With $1.3 billion in cash and equivalents and an average free cash flow exceeding $500 million, this enables the company to fund strategic investments, reduce debt, and return value to shareholders through share buybacks. XPO’s financial performance highlights its ability to execute key initiatives while sustaining profitability through challenging periods.
XPO operates globally and is at the center of modern commerce, they dominate the LTL segment in North America which is one of the most profitable and operational-intensive sectors in logistics. The LTL market caters to businesses that require freight transportation for shipments that are too large for parcel services. This segment is worth about $47 billion annually in North America and has been growing steadily from the increased demand for faster delivery times, supply chain optimization, and the growing e-commerce demand.
The logistics industry is highly competitive with a mix of large-scale operators and regional carriers that include, Old Dominion, FedEx Freight, Saia Inc. As well as regional carriers like R+L Carriers that can dominate regional routes but lack the national infrastructure that XPO can offer its clients. XPO operates with a 6% market share of the North American LTL market showing their scale and ability to operate against both larger and regional competitors.
XPO’s competitive advantages stem from several key factors that have enabled them to create a moat around them, these include proprietary technology, pricing discipline, strong brand and customer relationships, as well as in-house operations that enable them to operate with reduced costs. XPO also has an extensive network of over 290 service centers across North America providing them with critical infrastructure enabling them to consolidate shipments at a lower per-shipment cost.
XPO’s growth strategy is rooted in leveraging its expansive network of existing strengths and ability to capitalize on emerging trends in the sector. The company's current revenue drivers and upcoming initiatives include an optimized LTL operation, technology-driven gains, service center expansion, and sustainable integrations. XPO is well positioned to gain market share in the e-commerce world as they have been targeting small to medium enterprises with tailored services and scalable delivery solutions.
XPO has a long history of using acquisitions to drive growth, although recently they have been focused on operational efficiency and more organic expansion. In 2021 XPO spun off its GXO logistics division, which created a standalone leader in contract logistics. In 2022 the company streamlined its operations by spinning off RXO to focus on their core North American LTL operations. XPO has also pursued strategic partnerships with leading technology providers that enable them to integrate AI and automation into their ecosystem.

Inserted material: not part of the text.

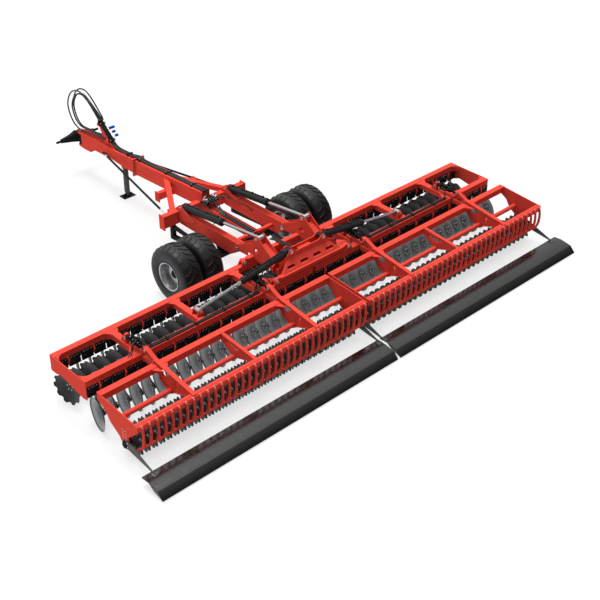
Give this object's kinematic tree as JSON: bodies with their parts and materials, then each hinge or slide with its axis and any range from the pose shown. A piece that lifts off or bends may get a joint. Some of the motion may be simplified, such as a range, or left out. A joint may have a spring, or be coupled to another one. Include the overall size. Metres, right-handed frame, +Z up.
{
  "type": "trailed folding compact disc harrow with ring packer roller",
  "caption": "Trailed disc harrow: two folding wings with two disc rows, ring packer and trailing board, on a twin-wheel chassis.",
  "frame": {"origin": "on the floor, midway between the hitch bar and the rear edge of the trailing board, on the centre line", "axes": "+X to the machine right, +Y forwards to the hitch, +Z up"},
  "size_m": [10.4, 9.9358, 2.016],
  "materials": {
    "red_paint": "gloss",
    "black_paint": "satin",
    "disc_steel": "satin",
    "roller_steel": "satin",
    "board_steel": "gloss",
    "rim_steel": "satin",
    "chrome_rod": "polished",
    "tyre_rubber": "matte",
    "hose_rubber": "satin"
  },
  "bodies": {
    "chassis": {"drawbar_neck": "red_paint", "rear_drawbar": "red_paint", "chassis_crossbeam": "red_paint", "main_beam_left": "red_paint", "main_beam_right": "red_paint", "axle_frame": "black_paint", "tie_rod_left": "black_paint", "tie_rod_right": "black_paint", "hose_mast": "red_paint", "hose_loop_left": "hose_rubber", "hose_loop_right": "hose_rubber", "hose_loop_inner_left": "hose_rubber", "hose_loop_inner_right": "hose_rubber"},
    "parking_stand": {"parking_stand": "black_paint"},
    "hitch_bar": {"hitch_bar": "black_paint"},
    "lift_frame": {"centre_frame": "red_paint", "lift_tower_left": "red_paint", "lift_tower_right": "red_paint"},
    "wheels_left": {"wheel_left": "rim_steel", "tyre_left_inner": "tyre_rubber", "tyre_left_outer": "tyre_rubber"},
    "wing_left": {"front_frame_left": "red_paint", "packer_frame_left": "red_paint", "disc_row_front_left": "disc_steel", "disc_row_rear_left": "disc_steel", "scraper_row_left": "red_paint", "trailing_board_left": "board_steel", "depth_cylinder_left_inner": "black_paint", "depth_cylinder_left_outer": "black_paint"},
    "roller_left": {"roller_left": "roller_steel"},
    "lift_barrel_left": {"lift_barrel_left": "black_paint"},
    "lift_rod_left": {"lift_rod_left": "chrome_rod"},
    "fold_barrel_left": {"fold_barrel_left": "black_paint"},
    "fold_rod_left": {"fold_rod_left": "chrome_rod"},
    "wheels_right": {"wheel_right": "rim_steel", "tyre_right_inner": "tyre_rubber", "tyre_right_outer": "tyre_rubber"},
    "wing_right": {"front_frame_right": "red_paint", "packer_frame_right": "red_paint", "disc_row_front_right": "disc_steel", "disc_row_rear_right": "disc_steel", "scraper_row_right": "red_paint", "trailing_board_right": "board_steel", "depth_cylinder_right_inner": "black_paint", "depth_cylinder_right_outer": "black_paint"},
    "roller_right": {"roller_right": "roller_steel"},
    "lift_barrel_right": {"lift_barrel_right": "black_paint"},
    "lift_rod_right": {"lift_rod_right": "chrome_rod"},
    "fold_barrel_right": {"fold_barrel_right": "black_paint"},
    "fold_rod_right": {"fold_rod_right": "chrome_rod"}
  },
  "joints": [
    {"name": "frame_lift", "type": "hinge", "parent": "chassis", "child": "lift_frame", "pos_m": [0, -1.355, 0.95], "axis": [-1, 0, 0], "range_deg": [0, 90]},
    {"name": "wing_fold_left", "type": "hinge", "parent": "lift_frame", "child": "wing_left", "pos_m": [-0.9, -2.2375, 0.97], "axis": [0, 1, 0], "range_deg": [0, 90]},
    {"name": "roller_spin_left", "type": "hinge", "parent": "wing_left", "child": "roller_left", "pos_m": [-2.515, -3.74, 0.275], "axis": [1, 0, 0], "continuous": true},
    {"name": "wheel_spin_left", "type": "hinge", "parent": "chassis", "child": "wheels_left", "pos_m": [-1.42, -0.805, 0.58], "axis": [1, 0, 0], "continuous": true},
    {"name": "lift_barrel_swing_left", "type": "hinge", "parent": "chassis", "child": "lift_barrel_left", "pos_m": [-0.57, 0.345, 1.1], "axis": [-1, 0, 0], "range_deg": [0, 10.4]},
    {"name": "lift_rod_slide_left", "type": "slide", "parent": "lift_barrel_left", "child": "lift_rod_left", "axis": [0, -0.9923, 0.1235], "range_m": [-0.9364, 0]},
    {"name": "fold_barrel_swing_left", "type": "hinge", "parent": "lift_frame", "child": "fold_barrel_left", "pos_m": [-0.4, -2.475, 1.3], "axis": [0, 1, 0], "range_deg": [0, 77.7]},
    {"name": "fold_rod_slide_left", "type": "slide", "parent": "fold_barrel_left", "child": "fold_rod_left", "axis": [-0.9893, 0, -0.146], "range_m": [-0.7656, 0]},
    {"name": "wing_fold_right", "type": "hinge", "parent": "lift_frame", "child": "wing_right", "pos_m": [0.9, -2.2375, 0.97], "axis": [0, -1, 0], "range_deg": [0, 90]},
    {"name": "roller_spin_right", "type": "hinge", "parent": "wing_right", "child": "roller_right", "pos_m": [2.515, -3.74, 0.275], "axis": [1, 0, 0], "continuous": true},
    {"name": "wheel_spin_right", "type": "hinge", "parent": "chassis", "child": "wheels_right", "pos_m": [1.42, -0.805, 0.58], "axis": [1, 0, 0], "continuous": true},
    {"name": "lift_barrel_swing_right", "type": "hinge", "parent": "chassis", "child": "lift_barrel_right", "pos_m": [0.57, 0.345, 1.1], "axis": [-1, 0, 0], "range_deg": [0, 10.4]},
    {"name": "lift_rod_slide_right", "type": "slide", "parent": "lift_barrel_right", "child": "lift_rod_right", "axis": [0, -0.9923, 0.1235], "range_m": [-0.9364, 0]},
    {"name": "fold_barrel_swing_right", "type": "hinge", "parent": "lift_frame", "child": "fold_barrel_right", "pos_m": [0.4, -2.475, 1.3], "axis": [0, -1, 0], "range_deg": [0, 77.7]},
    {"name": "fold_rod_slide_right", "type": "slide", "parent": "fold_barrel_right", "child": "fold_rod_right", "axis": [0.9893, 0, -0.146], "range_m": [-0.7656, 0]},
    {"name": "stand_fold", "type": "hinge", "parent": "chassis", "child": "parking_stand", "pos_m": [0, 3.095, 0.7], "axis": [-1, 0, 0], "range_deg": [0, 80]},
    {"name": "hitch_swivel", "type": "hinge", "parent": "chassis", "child": "hitch_bar", "pos_m": [0, 4.665, 0.8], "axis": [0, 0, 1], "range_deg": [-40, 40]}
  ],
  "couplings": [
    {"joint": "lift_barrel_swing_left", "follows": "frame_lift", "ratio": 0.11543},
    {"joint": "lift_rod_slide_left", "follows": "frame_lift", "m_per_rad": -0.59578},
    {"joint": "fold_barrel_swing_left", "follows": "wing_fold_left", "ratio": 0.86326},
    {"joint": "fold_rod_slide_left", "follows": "wing_fold_left", "m_per_rad": -0.48706},
    {"joint": "lift_barrel_swing_right", "follows": "frame_lift", "ratio": 0.11543},
    {"joint": "lift_rod_slide_right", "follows": "frame_lift", "m_per_rad": -0.59578},
    {"joint": "fold_barrel_swing_right", "follows": "wing_fold_right", "ratio": 0.86326},
    {"joint": "fold_rod_slide_right", "follows": "wing_fold_right", "m_per_rad": -0.48706}
  ]
}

XPO’s strong balance sheet and free cash flow enable them to pursue opportunities in fragmented markets and high-growth niches. Many factors could propel the company's growth including a boom in the e-commerce space, macroeconomic recovery, and technology advancements. XPO’s continued focus on developing its proprietary technology will include predictive analytics, dynamic routing, and customer satisfaction, and will enhance the company's cost efficiency.

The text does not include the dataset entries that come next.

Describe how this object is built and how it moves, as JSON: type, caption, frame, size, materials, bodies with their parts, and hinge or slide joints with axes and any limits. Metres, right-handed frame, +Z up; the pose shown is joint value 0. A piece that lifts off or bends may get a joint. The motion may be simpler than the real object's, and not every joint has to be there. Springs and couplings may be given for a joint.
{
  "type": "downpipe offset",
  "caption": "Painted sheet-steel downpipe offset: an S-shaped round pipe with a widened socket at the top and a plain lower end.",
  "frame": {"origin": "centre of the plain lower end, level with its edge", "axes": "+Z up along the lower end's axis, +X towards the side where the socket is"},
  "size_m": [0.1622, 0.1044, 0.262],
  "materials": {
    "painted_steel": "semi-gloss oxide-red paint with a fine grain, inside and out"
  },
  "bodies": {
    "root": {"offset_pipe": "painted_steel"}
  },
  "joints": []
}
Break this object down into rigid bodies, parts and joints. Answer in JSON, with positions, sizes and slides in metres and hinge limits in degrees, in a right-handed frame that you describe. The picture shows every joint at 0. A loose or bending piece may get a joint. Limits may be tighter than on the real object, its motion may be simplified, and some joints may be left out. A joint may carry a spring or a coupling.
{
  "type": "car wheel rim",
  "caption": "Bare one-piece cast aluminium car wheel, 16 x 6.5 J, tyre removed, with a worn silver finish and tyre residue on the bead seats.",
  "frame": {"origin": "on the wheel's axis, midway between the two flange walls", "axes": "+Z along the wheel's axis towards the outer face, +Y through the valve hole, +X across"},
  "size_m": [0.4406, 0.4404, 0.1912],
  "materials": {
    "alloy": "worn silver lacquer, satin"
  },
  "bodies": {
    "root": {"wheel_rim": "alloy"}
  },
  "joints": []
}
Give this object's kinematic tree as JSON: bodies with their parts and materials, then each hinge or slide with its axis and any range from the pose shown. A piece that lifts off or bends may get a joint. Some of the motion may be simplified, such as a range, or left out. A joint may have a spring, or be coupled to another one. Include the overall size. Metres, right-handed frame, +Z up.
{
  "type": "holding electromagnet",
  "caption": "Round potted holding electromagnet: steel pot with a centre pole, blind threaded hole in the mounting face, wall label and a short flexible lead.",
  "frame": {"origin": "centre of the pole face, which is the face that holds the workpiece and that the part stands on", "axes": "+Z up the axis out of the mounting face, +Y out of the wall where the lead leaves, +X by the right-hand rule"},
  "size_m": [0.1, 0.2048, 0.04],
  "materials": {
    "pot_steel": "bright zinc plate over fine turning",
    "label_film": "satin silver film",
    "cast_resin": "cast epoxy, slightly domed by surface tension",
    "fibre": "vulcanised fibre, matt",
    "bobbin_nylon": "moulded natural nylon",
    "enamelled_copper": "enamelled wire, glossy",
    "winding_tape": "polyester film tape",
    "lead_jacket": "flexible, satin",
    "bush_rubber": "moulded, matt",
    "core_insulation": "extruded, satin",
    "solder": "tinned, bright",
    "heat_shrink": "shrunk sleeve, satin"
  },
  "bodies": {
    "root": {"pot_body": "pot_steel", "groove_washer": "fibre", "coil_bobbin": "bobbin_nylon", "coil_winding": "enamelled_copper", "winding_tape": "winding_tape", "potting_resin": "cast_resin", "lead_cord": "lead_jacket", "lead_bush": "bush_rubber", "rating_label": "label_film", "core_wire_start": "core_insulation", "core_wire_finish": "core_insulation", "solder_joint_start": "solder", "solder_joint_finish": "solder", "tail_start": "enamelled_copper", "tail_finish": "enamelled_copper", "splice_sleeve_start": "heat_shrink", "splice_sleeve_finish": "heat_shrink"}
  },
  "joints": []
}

By 2026 XPO hopes to complete several service center expansions in key regions; these new service centers are expected to increase XPO’s market share. They have also stated that they are interested in reducing their carbon emissions footprint with the expanded use of green technologies across their fleet and operation centers. With favorable industry tailwinds and ongoing milestones, XPO’s growth trajectory makes it a strong candidate to watch or invest in for the long term.

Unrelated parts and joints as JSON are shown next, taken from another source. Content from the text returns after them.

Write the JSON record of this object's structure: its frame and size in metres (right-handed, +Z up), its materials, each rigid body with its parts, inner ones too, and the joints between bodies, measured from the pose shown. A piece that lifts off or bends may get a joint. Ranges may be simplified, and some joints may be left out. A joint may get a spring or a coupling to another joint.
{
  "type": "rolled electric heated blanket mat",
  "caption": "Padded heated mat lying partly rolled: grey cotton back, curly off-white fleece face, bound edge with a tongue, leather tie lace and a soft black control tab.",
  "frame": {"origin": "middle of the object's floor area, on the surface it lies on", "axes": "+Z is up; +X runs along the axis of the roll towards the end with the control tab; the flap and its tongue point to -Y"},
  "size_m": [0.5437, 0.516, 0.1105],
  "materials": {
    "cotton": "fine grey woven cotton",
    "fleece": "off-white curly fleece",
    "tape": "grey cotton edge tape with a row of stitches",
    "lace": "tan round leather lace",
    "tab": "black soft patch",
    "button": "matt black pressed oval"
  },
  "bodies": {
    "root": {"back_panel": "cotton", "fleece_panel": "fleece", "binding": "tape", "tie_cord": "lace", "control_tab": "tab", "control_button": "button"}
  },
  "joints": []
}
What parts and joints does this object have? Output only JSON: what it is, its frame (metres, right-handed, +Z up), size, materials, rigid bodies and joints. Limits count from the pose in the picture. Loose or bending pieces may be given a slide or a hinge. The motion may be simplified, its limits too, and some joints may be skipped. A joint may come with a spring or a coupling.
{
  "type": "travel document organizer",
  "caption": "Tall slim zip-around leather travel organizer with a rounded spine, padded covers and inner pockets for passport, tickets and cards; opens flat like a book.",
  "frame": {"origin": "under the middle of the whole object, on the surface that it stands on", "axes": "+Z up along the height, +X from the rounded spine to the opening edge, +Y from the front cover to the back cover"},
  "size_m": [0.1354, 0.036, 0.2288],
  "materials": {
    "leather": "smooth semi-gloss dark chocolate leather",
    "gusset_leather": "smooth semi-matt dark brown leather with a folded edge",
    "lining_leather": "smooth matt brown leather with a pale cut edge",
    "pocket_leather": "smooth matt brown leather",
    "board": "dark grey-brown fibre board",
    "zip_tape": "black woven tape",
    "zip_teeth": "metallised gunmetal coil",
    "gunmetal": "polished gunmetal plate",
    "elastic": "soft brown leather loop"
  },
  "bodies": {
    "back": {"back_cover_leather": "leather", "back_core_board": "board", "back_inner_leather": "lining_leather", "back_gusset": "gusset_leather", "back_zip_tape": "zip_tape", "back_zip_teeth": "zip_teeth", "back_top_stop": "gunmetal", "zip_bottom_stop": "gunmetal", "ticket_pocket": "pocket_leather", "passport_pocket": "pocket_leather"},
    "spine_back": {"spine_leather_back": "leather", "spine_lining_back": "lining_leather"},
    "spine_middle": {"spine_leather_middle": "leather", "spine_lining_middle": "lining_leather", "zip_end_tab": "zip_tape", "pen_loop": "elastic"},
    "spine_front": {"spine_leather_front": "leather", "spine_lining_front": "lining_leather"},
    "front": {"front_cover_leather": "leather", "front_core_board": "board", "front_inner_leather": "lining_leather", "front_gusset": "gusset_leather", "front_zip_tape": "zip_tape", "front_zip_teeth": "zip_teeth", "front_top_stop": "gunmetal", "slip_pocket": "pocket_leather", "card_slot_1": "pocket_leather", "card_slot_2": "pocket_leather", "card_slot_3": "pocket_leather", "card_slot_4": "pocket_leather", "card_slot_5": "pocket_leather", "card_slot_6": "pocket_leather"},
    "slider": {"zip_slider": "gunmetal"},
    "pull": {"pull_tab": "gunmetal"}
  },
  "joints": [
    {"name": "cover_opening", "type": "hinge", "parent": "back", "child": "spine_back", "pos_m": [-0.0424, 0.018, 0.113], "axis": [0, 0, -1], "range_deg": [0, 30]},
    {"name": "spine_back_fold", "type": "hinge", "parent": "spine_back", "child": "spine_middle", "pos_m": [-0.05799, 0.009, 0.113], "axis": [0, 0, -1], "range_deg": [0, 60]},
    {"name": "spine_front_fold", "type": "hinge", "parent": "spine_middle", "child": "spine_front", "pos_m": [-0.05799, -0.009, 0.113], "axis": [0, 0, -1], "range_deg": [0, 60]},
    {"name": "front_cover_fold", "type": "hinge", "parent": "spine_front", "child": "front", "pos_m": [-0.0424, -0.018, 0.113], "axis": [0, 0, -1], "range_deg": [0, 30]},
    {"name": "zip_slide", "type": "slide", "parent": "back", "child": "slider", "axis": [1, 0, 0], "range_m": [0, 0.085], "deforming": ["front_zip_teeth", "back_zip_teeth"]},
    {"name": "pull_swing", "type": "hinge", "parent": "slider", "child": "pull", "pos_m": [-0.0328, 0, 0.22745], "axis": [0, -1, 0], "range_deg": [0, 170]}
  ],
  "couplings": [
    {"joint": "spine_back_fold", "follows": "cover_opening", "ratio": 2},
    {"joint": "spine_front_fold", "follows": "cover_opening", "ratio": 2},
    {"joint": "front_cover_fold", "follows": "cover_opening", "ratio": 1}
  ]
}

XPO is a major player in the LTL segment of the logistics sector. This comes with many risks that include network disruptions, weather events and natural disasters, labor challenges, technological failures, and failures to execute growth initiatives. For now, XPO’s entire business is in the hands of truck drivers, and with rising wages, labor shortages or pressure to unionize XPO could see significant rises in operational costs.
Operating in a highly regulated industry, XPO is subject to federal, state, and local regulations that include emissions, safety, and labor practices. If the sector were to face stricter regulations or changes in freight taxation policies, XPO would see an increase in costs that require significant capital investments. While e-commerce could be a significant driver for XPO, the LTL segment is highly competitive and failure to adapt to customer demands or pricing strategies could erode the company's market share
XPO’s stock price is highly influenced by market perceptions, industry trends, and macroeconomic conditions. Additionally, investors expect XPO to see high growth in the next few years and unfavorable developments such as an economic downturn and freight volume declines could lead to a significant volatility in stock price. The company's allocation strategy and strong balance sheets provide them with flexibility to address unforeseen challenges which is critical for their long-term success.
XPO has made a name for itself in the North American LTL market by leveraging its technology platform, extensive network infrastructure, and disciplined operational execution to achieve consistent financial performance. Their ability to focus on pricing discipline, and customer-centric technology has driven them to become profitable while facing the challenges that come with operating a global organization
With a closing valuation gap with peers like Old Dominion and Saia from consistently executing, improved margin rates, and major growth potential. XPO has been able to adapt to all challenges they have been faced with from economic downturns and regulatory developments. As well as the adoption of sustainable initiatives that would help attract eco-conscious customers.
The bad boys over at Azar Capital Group assign a hold rating to XPO. The company has been able to consistently report strong fundamentals. However, the risks can’t go unnoticed, particularly in the context of labor shortages and macroeconomic conditions that could damage the company's valuation.
Disclosure
This analysis is for informational purposes only and should not be considered financial advice. Investors are encouraged to perform their own due diligence or consult with a financial advisor before making investment decisions.